GVK'nın 70'inci maddesinde, gayrimenkul sermaye iradı olarak kabul edilen gelirleri sağlayan mal ve haklar 8 bent halinde düzenlendikten sonra, devam eden fıkralarda ilave hükümlere yer verilmiştir. Burada; yer alan hükümler uyarınca, söz konusu mal ve haklar, ticari veya zirai bir işletmeye dahil bulunduğu taktirde, bunların iratları ticari veya zirai kazancın tespitine ilişkin hükümlere göre hesaplanır. Tüccarlara ait olsa dahi, işletmeye dahil bulunmayan gayrimenkullerle haklar hakkında bu bölümdeki, yani gayrimenkul sermaye iradı ile ilgili hükümler uygulanır. Buna göre, patent ve marka haklarının ticari bir işletmeye dahil edilmesi halinde elde edilen kazançlar ticari kazanç, ticari mahiyet arz etmeyen şahsi tasarruf şeklindeki kira gelirleri ise gayrimenkul sermaye iradı olmaktadır.
GVK'nın 94/5'inci maddesi hükmü uyarınca, 70'inci maddede yazılı mal ve hakların kiralanması karşılığında yapılan ödemelerden %20 oranında gelir vergisi kesintisi (stopaj) yapılması gerekmektedir.
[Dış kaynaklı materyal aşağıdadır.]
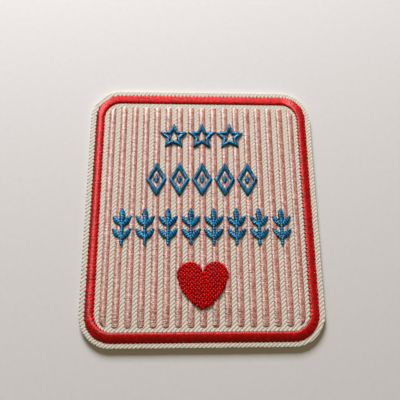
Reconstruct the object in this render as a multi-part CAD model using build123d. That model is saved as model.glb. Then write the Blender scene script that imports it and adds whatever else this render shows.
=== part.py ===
from build123d import *
import math
import os

# Rounded rectangular embroidered patch, lying face up. Millimetres.
# The origin is on the underside, at the middle; +Y is the patch's top edge, +Z its face.

# Ground cloth
patch_width = 67.6
patch_height = 75.8
cloth_thickness = 1.2
cut_edge_bevel = 0.15

# Satin border, a raised band stitched inside the cut edge
margin = 1.6
border_width = 2.5
border_height = 0.4
border_side = 0.1
border_radius = 7.4

# Satin stripes, as many as the field inside the border holds
stripe_width = 1.95
stripe_pitch = 3.41
stripe_height = 0.34
stripe_side = 0.08
stripe_inset = 1.35
stripe_corner_radius = 2.6

# Every stitched piece keeps this distance from what it is sewn over
thread_gap = 0.05

# Figures, stitched over the stripes: their thickness above the stripes' crowns
figure_cover = 0.3
figure_bevel = 0.2

# Outlined stars
star_radius = 3.2
star_waist = 1.6
star_tips = 5
star_stroke = 1.0
star_gap = 0.3
star_row_inset = 16.0

# Outlined lozenges, each with a small filled lozenge inside
lozenge_width = 6.2
lozenge_height = 10.4
lozenge_stroke = 1.1
lozenge_gap = 0.55
lozenge_row_inset = 12.6
seed_width = 1.5
seed_height = 3.0

# Leaf sprigs: a stem with leaves in pairs and one leaf on top
sprig_height = 10.4
sprig_stem_width = 0.95
sprig_leaf_length = 3.9
sprig_leaf_width = 1.7
sprig_leaf_angle = 42.0
sprig_leaf_pairs = 2
sprig_leaf_tuck = 0.9
sprig_pair_share = 0.4
sprig_gap = 1.35
sprig_row_inset = 4.0

# Heart
heart_width = 14.4
heart_height = 13.3
heart_notch = 2.8
heart_side_turn = 15.0
heart_cover = 0.3

# How the field's free height is shared out, from the top edge down
free_height_shares = {
    "above_stars": 0.26,
    "above_lozenges": 0.19,
    "above_sprigs": 0.14,
    "above_heart": 0.19,
    "below_heart": 0.22,
}

# Places that follow from the sizes
border_outer_width = patch_width - 2 * margin
border_outer_height = patch_height - 2 * margin
field_width = border_outer_width - 2 * border_width
field_height = border_outer_height - 2 * border_width
seat = cloth_thickness + thread_gap
stripe_crown = seat + stripe_height
figure_top = stripe_crown + thread_gap + figure_cover
heart_top = stripe_crown + thread_gap + heart_cover
heart_lobe_radius = heart_width / 2 + heart_notch - math.sqrt(heart_width * heart_notch)


def rounded_panel(width, height, radius, thickness):
    """A flat rounded rectangle, its underside at z 0."""
    return extrude(RectangleRounded(width, height, radius), amount=thickness)


def dome_section(width, height, side):
    """A satin column's section in the XZ plane: flat below, low sides, one arc on top."""
    half = width / 2
    crown = ThreePointArc((-half, side), (0, height), (half, side))
    outline = Polyline((half, side), (half, 0), (-half, 0), (-half, side))
    return make_face(crown + outline)


def ground_cloth():
    """The cloth panel that everything is sewn on, its cut edge slightly bevelled."""
    panel = rounded_panel(patch_width, patch_height, border_radius + margin, cloth_thickness)
    return chamfer(panel.faces().sort_by(Axis.Z)[-1].edges(), cut_edge_bevel)


def satin_border():
    """The border: a domed section carried round a rounded rectangle."""
    path = RectangleRounded(
        border_outer_width - border_width,
        border_outer_height - border_width,
        border_radius - border_width / 2,
    ).wire()
    along = path % 0
    across = Plane(origin=path @ 0, x_dir=Vector(0, 0, 1).cross(along), z_dir=along)
    section = across * dome_section(border_width, border_height, border_side)
    return Pos(0, 0, seat) * sweep(section, path=path)


def stripe_count():
    """As many stripes as fit between the border's inner sides."""
    room = field_width - 2 * stripe_inset - stripe_width
    return int(room / stripe_pitch) + 1


def stripe_places():
    """The stripes' middle lines, spread evenly about the patch's middle."""
    count = stripe_count()
    return [(n - (count - 1) / 2) * stripe_pitch for n in range(count)]


def stripe(x, grow=0.0):
    """One satin stripe, its ends cut to the border's rounded corners. grow makes it larger all round."""
    section = dome_section(stripe_width + 2 * grow, stripe_height + grow, stripe_side + grow)
    long_side = field_height - 2 * stripe_inset
    column = extrude(Plane.XZ * section, amount=long_side / 2 + grow, both=True)
    ends = rounded_panel(
        field_width - 2 * stripe_inset + 2 * grow,
        long_side + 2 * grow,
        stripe_corner_radius + grow,
        stripe_height + 2 * grow,
    )
    return Pos(0, 0, seat) * (Pos(x, 0, 0) * column & ends)


def raised(outline, top):
    """One stitched outline, raised from the cloth to top, with its upper edges bevelled."""
    upright = top - figure_bevel - seat
    pad = extrude(outline, amount=upright)
    crown = extrude(outline, amount=figure_bevel, taper=45)
    return Pos(0, 0, seat) * (pad + Pos(0, 0, upright) * crown)


def sewn_over_stripes(outlines, top):
    """A stitched figure: its outlines raised and fused, and hollowed below to clear the stripes."""
    figure = raised(outlines[0], top)
    for outline in outlines[1:]:
        figure = figure + raised(outline, top)
    box = figure.bounding_box()
    reach = stripe_width / 2 + thread_gap
    for x in stripe_places():
        if box.min.X - reach < x < box.max.X + reach:
            figure = figure - stripe(x, grow=thread_gap)
    return figure


def parallel_outline(points, offset):
    """A closed outline, listed anticlockwise, moved outwards by offset with its corners kept sharp."""
    moved = []
    for before, point, after in zip(points[-1:] + points[:-1], points, points[1:] + points[:1]):
        into = (point - before).normalized()
        out = (after - point).normalized()
        normal_in = Vector(into.Y, -into.X)
        normal_out = Vector(out.Y, -out.X)
        moved.append(point + (normal_in + normal_out) * (offset / (1 + normal_in.dot(normal_out))))
    return moved


def stroked(points, stroke):
    """A band of the given width that follows a closed outline."""
    outer = Polygon(*parallel_outline(points, stroke / 2), align=None)
    inner = Polygon(*parallel_outline(points, -stroke / 2), align=None)
    return outer - inner


def star_points():
    """The middle line of a star's outline, from the top tip."""
    points = []
    for n in range(2 * star_tips):
        radius = star_radius if n % 2 == 0 else star_waist
        angle = math.pi / 2 + n * math.pi / star_tips
        points.append(Vector(radius * math.cos(angle), radius * math.sin(angle)))
    return points


def star():
    return stroked(star_points(), star_stroke)


def star_box():
    """A star outline's width and height, and how far its box's middle lies above its centre."""
    box = star().bounding_box()
    return box.size.X, box.size.Y, (box.max.Y + box.min.Y) / 2


def lozenge_points(width, height):
    """A lozenge's corners, anticlockwise from the right."""
    return [Vector(width / 2, 0), Vector(0, height / 2), Vector(-width / 2, 0), Vector(0, -height / 2)]


def lozenge_frame():
    """The lozenge's band, whose outer corners lie on its stated width and height."""
    outer = lozenge_points(lozenge_width, lozenge_height)
    return stroked(parallel_outline(outer, -lozenge_stroke / 2), lozenge_stroke)


def lozenge_seed():
    return Polygon(*lozenge_points(seed_width, seed_height), align=None)


def leaf(length, width):
    """A lens of two arcs, from its foot at the origin up to its tip."""
    right = ThreePointArc((0, 0), (width / 2, length / 2), (0, length))
    left = ThreePointArc((0, length), (-width / 2, length / 2), (0, 0))
    return make_face(right + left)


def sprig():
    """The outlines of a stem, slanted leaves in pairs and one leaf on top, its middle at the origin."""
    blade = leaf(sprig_leaf_length, sprig_leaf_width)
    top_leaf_foot = sprig_height / 2 - sprig_leaf_length
    stem_foot = -sprig_height / 2
    stem_length = top_leaf_foot + sprig_leaf_tuck - stem_foot
    outlines = [
        Pos(0, stem_foot + stem_length / 2) * Rectangle(sprig_stem_width, stem_length),
        Pos(0, top_leaf_foot) * blade,
    ]
    for n in range(sprig_leaf_pairs):
        y = stem_foot + stem_length * (n + sprig_pair_share) / sprig_leaf_pairs
        outlines += [Pos(0, y) * Rot(0, 0, side * sprig_leaf_angle) * blade for side in (-1, 1)]
    return outlines


def sprig_width():
    """From one slanted leaf's side to the other's."""
    boxes = [outline.bounding_box() for outline in sprig()]
    return max(box.max.X for box in boxes) - min(box.min.X for box in boxes)


def heart():
    """Two round lobes that meet in a notch, and bowed sides down to the tip, its middle at the origin."""
    lobe_x = heart_width / 2 - heart_lobe_radius
    lobe_y = heart_height / 2 - heart_lobe_radius
    notch = (0, heart_height / 2 - heart_notch)
    tip = (0, -heart_height / 2)
    turn = math.radians(heart_side_turn)
    outline = []
    for side in (-1, 1):
        crown = (side * lobe_x, heart_height / 2)
        touch = (
            side * (lobe_x + heart_lobe_radius * math.cos(turn)),
            lobe_y - heart_lobe_radius * math.sin(turn),
        )
        outline.append(ThreePointArc(notch, crown, touch))
        outline.append(TangentArc(touch, tip, tangent=(-side * math.sin(turn), -math.cos(turn))))
    return make_face(outline)


def row_places(item_width, gap, inset):
    """The middle lines of as many items as fit in a row that stays inset from the border."""
    room = field_width - 2 * inset
    count = max(1, int((room + gap) / (item_width + gap)))
    return [(n - (count - 1) / 2) * (item_width + gap) for n in range(count)]


def row_heights():
    """Each row's middle height, from the free height's shares."""
    rows = [
        ("stars", star_box()[1]),
        ("lozenges", lozenge_height),
        ("sprigs", sprig_height),
        ("heart", heart_height),
    ]
    free = field_height - sum(height for _, height in rows)
    y = field_height / 2
    places = {}
    for name, height in rows:
        y -= free * free_height_shares["above_" + name] + height / 2
        places[name] = y
        y -= height / 2
    return places


def build():
    """Every piece by its name."""
    rows = row_heights()
    pieces = {"ground_cloth": ground_cloth(), "satin_border": satin_border()}
    for n, x in enumerate(stripe_places(), 1):
        pieces[f"stripe_{n:02d}"] = stripe(x)
    star_width, _, star_rise = star_box()
    for n, x in enumerate(row_places(star_width, star_gap, star_row_inset), 1):
        outline = Pos(x, rows["stars"] - star_rise) * star()
        pieces[f"star_{n}"] = sewn_over_stripes([outline], figure_top)
    for n, x in enumerate(row_places(lozenge_width, lozenge_gap, lozenge_row_inset), 1):
        place = Pos(x, rows["lozenges"])
        pieces[f"lozenge_{n}"] = sewn_over_stripes([place * lozenge_frame()], figure_top)
        pieces[f"lozenge_seed_{n}"] = sewn_over_stripes([place * lozenge_seed()], figure_top)
    for n, x in enumerate(row_places(sprig_width(), sprig_gap, sprig_row_inset), 1):
        place = Pos(x, rows["sprigs"])
        pieces[f"sprig_{n}"] = sewn_over_stripes([place * outline for outline in sprig()], figure_top)
    pieces["heart"] = sewn_over_stripes([Pos(0, rows["heart"]) * heart()], heart_top)
    return pieces


os.makedirs("parts", exist_ok=True)
for name, piece in build().items():
    export_step(piece, f"parts/{name}.step")
    print(name, len(piece.solids()), round(piece.volume, 3))
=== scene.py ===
import math

import bpy
import numpy as np
from mathutils import Matrix, Vector


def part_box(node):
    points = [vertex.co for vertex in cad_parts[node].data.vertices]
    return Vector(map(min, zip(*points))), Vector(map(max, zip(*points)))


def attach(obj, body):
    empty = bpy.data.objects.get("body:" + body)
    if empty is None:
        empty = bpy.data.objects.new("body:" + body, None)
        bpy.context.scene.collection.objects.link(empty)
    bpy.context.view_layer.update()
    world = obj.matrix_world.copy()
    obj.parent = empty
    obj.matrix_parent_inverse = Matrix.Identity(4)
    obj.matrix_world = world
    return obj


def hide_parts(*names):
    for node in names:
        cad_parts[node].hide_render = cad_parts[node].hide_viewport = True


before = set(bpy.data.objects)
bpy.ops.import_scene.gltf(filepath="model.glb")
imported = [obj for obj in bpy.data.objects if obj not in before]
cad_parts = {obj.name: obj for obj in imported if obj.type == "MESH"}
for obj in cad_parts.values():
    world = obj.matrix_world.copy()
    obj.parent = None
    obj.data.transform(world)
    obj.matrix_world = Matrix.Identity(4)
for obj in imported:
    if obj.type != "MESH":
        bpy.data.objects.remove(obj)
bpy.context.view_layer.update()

# Looks of an embroidered patch. Lengths are in millimetres until a mesh is made, which is in metres.
MM = 0.001
UP = np.array([0.0, 0.0, 1.0])


def node_box(node):
    """A CAD node's lowest and highest corner."""
    low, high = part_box(node)
    return np.array(low) / MM, np.array(high) / MM


def node_names(start):
    """The frame's nodes of one kind, in order."""
    return sorted(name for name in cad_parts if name.startswith(start))


_, cloth_high = node_box("ground_cloth")
_, border_high = node_box("satin_border")
cloth_top = cloth_high[2]
cloth_half = cloth_high[:2]
border_half = border_high[:2]

# Band and corners of the border, and the cloth outside it
border_width = 2.5
border_radius = 7.4
margin = cloth_half[0] - border_half[0]
cloth_radius = border_radius + margin

# Corners that the stripes' ends follow
stripe_corner_radius = 2.6

# Twill: ribs that climb to the right, made of warp floats that step up from yarn to yarn
rib_angle = math.radians(43.0)
rib_pitch = 0.80
warp_pitch = 0.29

# The floats: rows each way from the middle, half sizes, and how they dip to their tips
float_rows = 130
float_length = 1.16
float_lean = math.radians(20.0)
float_wide = 0.16
float_deep = 0.055
float_tip = 0.6
float_bed = 0.6
float_dip = 0.8
float_around = 4

# How much the floats vary in place, lean and size
float_x_jitter = 0.012
float_y_jitter = 0.025
float_z_jitter = 0.006
float_lean_jitter = 0.04
float_length_jitter = 0.03
float_size_jitter = 0.04

# The grooves between the floats, and the flatter twill near the cut edge
groove_depth = 0.055
pressed_margin = 0.6
pressed_reach = 2.5
edge_inset = 0.10

# How much an edge has to cross the ribs before they show in it, and the span over which they show more
crossing_low = 0.1
crossing_span = 0.5

# How far the floats run under the stripes, the border and the margin's inner edge, and past the cut edge
hidden_side = 0.22
hidden_end = 0.4
field_tuck = 0.35
margin_tuck = 0.05
margin_overrun = 0.25

# The panel's cut edge: its step along the outline, how ragged it is, and its rings below and on the face
cut_step = 0.25
cut_ripple = 0.04
cut_wander = 0.04
cut_period = 9
back_shares = (0.05, 0.5, 0.9)
face_shares = (0.97, 0.9, 0.5, 0.05)

# Every satin thread: half its depth, its rings and their points, and how soft a column's sides are
satin_deep = 0.05
satin_stations = 8
satin_around = 4
column_softness = 0.75

# A thread's two ends: how deep and how far out they go, how much painted shade they get at the needle holes
# (more in the twill's grooves than on its ribs), and how they follow the ribs
sink = 0.12
foot_spread = 0.06
foot_reach = 8
foot_shade = 0.55
rib_shade = 0.7
groove_shade = 0.3
toe_lift = 0.35
toe_taper = 0.15
hole_jitter = 0.02
hole_bias = 0.6
zigzag_share = 0.10

# How a thread strays: in height, sideways, in size and in turn
wander = 0.003
wander_period = 5
knot_spread = 0.6
bunching = 0.01
sway_jitter = 0.02
size_jitter = 0.02
twist = 0.02
twist_length = 0.8
twist_jitter = 0.2

# The core below a column: its share of the width, its drop in thread depths, and its threads to a ring
core_width = 0.94
core_drop = 0.35
core_step = 2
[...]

Yani, marka haklarının kiralanması karşılığında yapılan ödemelerden de bu stopajın yapılacağı açıktır.
Gayrimenkul sermaye iratlarında safi kazanç, GVK'nın 71-74 üncü maddelerinde yer alan hüküm-lere göre belirlenir ve yıllık beyan konusu yapılır, varsa daha önce kesilen vergiler mahsup edilerek hesaplanan vergiler ödenir.
Değer artış kazancı
Gelire giren değer artış kazançları, mükerrer 80'inci maddede 6 bent halinde düzenlenmiştir. Marka haklarıyla ilgili olan 2'inci ve 3'üncü bentler aşağıdaki gibidir.
"2. 70'inci maddenin birinci fıkrasının (5) numaralı bendinde yazılı hakların (ihtira beratları hariç) elden çıkarılmasından doğan kazançlar.
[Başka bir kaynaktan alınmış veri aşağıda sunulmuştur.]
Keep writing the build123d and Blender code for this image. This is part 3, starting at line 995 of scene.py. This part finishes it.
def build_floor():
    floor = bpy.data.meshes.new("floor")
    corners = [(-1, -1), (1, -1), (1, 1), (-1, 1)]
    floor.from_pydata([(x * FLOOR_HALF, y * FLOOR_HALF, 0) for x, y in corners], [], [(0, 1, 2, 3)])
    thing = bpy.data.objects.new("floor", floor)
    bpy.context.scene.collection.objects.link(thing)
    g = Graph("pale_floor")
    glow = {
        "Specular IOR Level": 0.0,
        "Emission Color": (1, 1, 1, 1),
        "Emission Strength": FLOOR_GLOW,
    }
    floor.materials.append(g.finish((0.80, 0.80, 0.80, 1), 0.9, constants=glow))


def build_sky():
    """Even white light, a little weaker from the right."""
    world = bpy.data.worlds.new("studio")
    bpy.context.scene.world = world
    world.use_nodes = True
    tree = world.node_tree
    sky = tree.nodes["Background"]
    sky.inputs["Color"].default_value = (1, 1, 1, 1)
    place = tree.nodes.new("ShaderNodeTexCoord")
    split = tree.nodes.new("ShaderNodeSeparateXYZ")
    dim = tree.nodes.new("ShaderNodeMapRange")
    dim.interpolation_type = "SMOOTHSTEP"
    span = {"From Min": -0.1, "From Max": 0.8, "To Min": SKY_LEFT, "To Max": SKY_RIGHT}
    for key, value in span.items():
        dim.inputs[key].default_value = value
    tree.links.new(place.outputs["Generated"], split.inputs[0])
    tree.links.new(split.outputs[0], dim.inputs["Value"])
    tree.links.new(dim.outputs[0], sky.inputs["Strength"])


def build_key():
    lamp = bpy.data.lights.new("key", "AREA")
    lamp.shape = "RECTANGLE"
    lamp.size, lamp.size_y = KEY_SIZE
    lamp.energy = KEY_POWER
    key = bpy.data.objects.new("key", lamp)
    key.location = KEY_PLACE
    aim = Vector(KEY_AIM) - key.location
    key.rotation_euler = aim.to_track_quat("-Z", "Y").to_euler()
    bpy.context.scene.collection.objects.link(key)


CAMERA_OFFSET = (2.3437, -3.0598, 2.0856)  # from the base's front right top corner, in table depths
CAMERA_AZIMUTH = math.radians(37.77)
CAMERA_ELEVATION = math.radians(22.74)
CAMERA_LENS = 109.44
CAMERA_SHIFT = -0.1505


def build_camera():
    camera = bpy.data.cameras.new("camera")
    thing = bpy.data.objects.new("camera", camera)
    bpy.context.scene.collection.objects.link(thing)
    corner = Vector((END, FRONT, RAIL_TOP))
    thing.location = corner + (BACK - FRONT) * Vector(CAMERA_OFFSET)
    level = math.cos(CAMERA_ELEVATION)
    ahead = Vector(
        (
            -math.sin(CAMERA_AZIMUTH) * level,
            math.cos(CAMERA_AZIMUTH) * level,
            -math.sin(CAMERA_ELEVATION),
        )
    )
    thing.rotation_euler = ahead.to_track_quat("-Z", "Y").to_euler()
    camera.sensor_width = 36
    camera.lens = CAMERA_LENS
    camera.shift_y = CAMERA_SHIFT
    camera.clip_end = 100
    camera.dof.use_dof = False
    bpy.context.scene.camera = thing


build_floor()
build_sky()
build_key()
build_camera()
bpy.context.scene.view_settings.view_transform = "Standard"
3. Telif haklarının ve ihtira beratlarının müellifleri, mucitleri ve bunların kanunî mirasçıları dışında kalan kimseler tarafından elden çıkarılmasından doğan kazançlar. "
Bilindiği gibi, GVK'nın 70'inci maddesinin birinci fıkrasının 5 numaralı bendi, gayrimenkul sermaye iradı olarak vergilendirilecek hakları düzenlemektedir. Marka haklarının bu kapsamda elden çıkarılmasından sağlanan kazançlar, değer artış kazancı olarak vergiye tabidir. 2 numaralı bent düzenlemesinde, parantez içi hüküm olarak "ihtira beratları hariç" denilerek, bunun dışında kalan hakların elde çıkarılmasından sağlanan kazançların değer artış kazancı olduğu hükme bağlanmıştır.
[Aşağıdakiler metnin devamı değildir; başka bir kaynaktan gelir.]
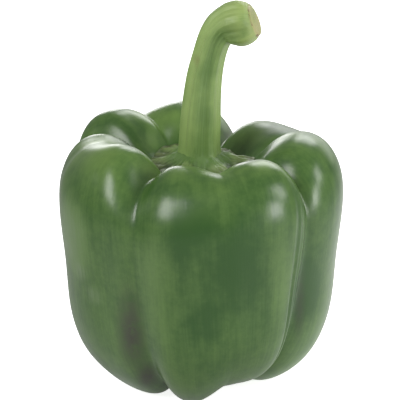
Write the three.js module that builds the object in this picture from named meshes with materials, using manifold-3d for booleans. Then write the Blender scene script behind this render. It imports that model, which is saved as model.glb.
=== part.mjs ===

Bir takvim yılı içinde elde edilen değer artış kazancınım, 2011 yılı için 8 bin TL'ye kadar olan kısmı gelir vergisinden istisnadır. Yani, patent ve marka haklarının elden çıkarılmasından sağlanan değer artış kazançlarının, her yıl güncellenen bu tutara kadar olan kısmı vergiye tabi değildir.
Değer artış kazançlarında safı kazancın hesaplanması, mükerrer 81'inci maddede düzenlenmiştir. Bu hükümlere göre safi tutarı hesaplanan değer artış kazancının istisna tutarını aşan kısmı, 92'inci maddede yer alan düzenleme uyarınca, izleyen yılın mart ayının başından itibaren 25'inci günün akşamına kadar beyan edilmelidir. Değer artış kazancının tam mükellefler tarafından elde edilmesinde, 94'üncü maddede herhangi bir stopaj oranı da öngörülmemiştir. Dolayısıyla, bu durumda hesaplanan gelir vergisinin tamamının ödenmesi gerekmektedir.
Dar mükellefiyete tabi olanlara marka haklarının satışı dolayısıyla yapılan ödemelerden, GVK'nın 94/4'üncü maddesi hükmüne göre gelir vergisi stopajı yapılması gerekmektedir. Aynı kanunun 86/2'nci maddesi hükmüne göre de, tamamı stopaj suretiyle vergilendirilen ücretler, serbest meslek kazançları, menkul ve gayrimenkul sermaye iratları ile diğer kazanç ve iratlar için dar mükellefler beyanname vermeyeceklerdir. Dolayısıyla, marka haklarının satışı karşılığında dar mükelleflere yapılan ödemeler %20 oranında stopaja tabi tutulacak ve bunlar dar mükelleflerce beyan konusu yapılmayacaktır.
Dar mükellef kurumların marka satış gelirleri de %20 oranında vergi stopajına tabi olup başka gelirleri yoksa ayrıca beyanı gerekmez. Çifte vergilemeyi önleme anlaşmaları stopaj oranını etkileyebilir.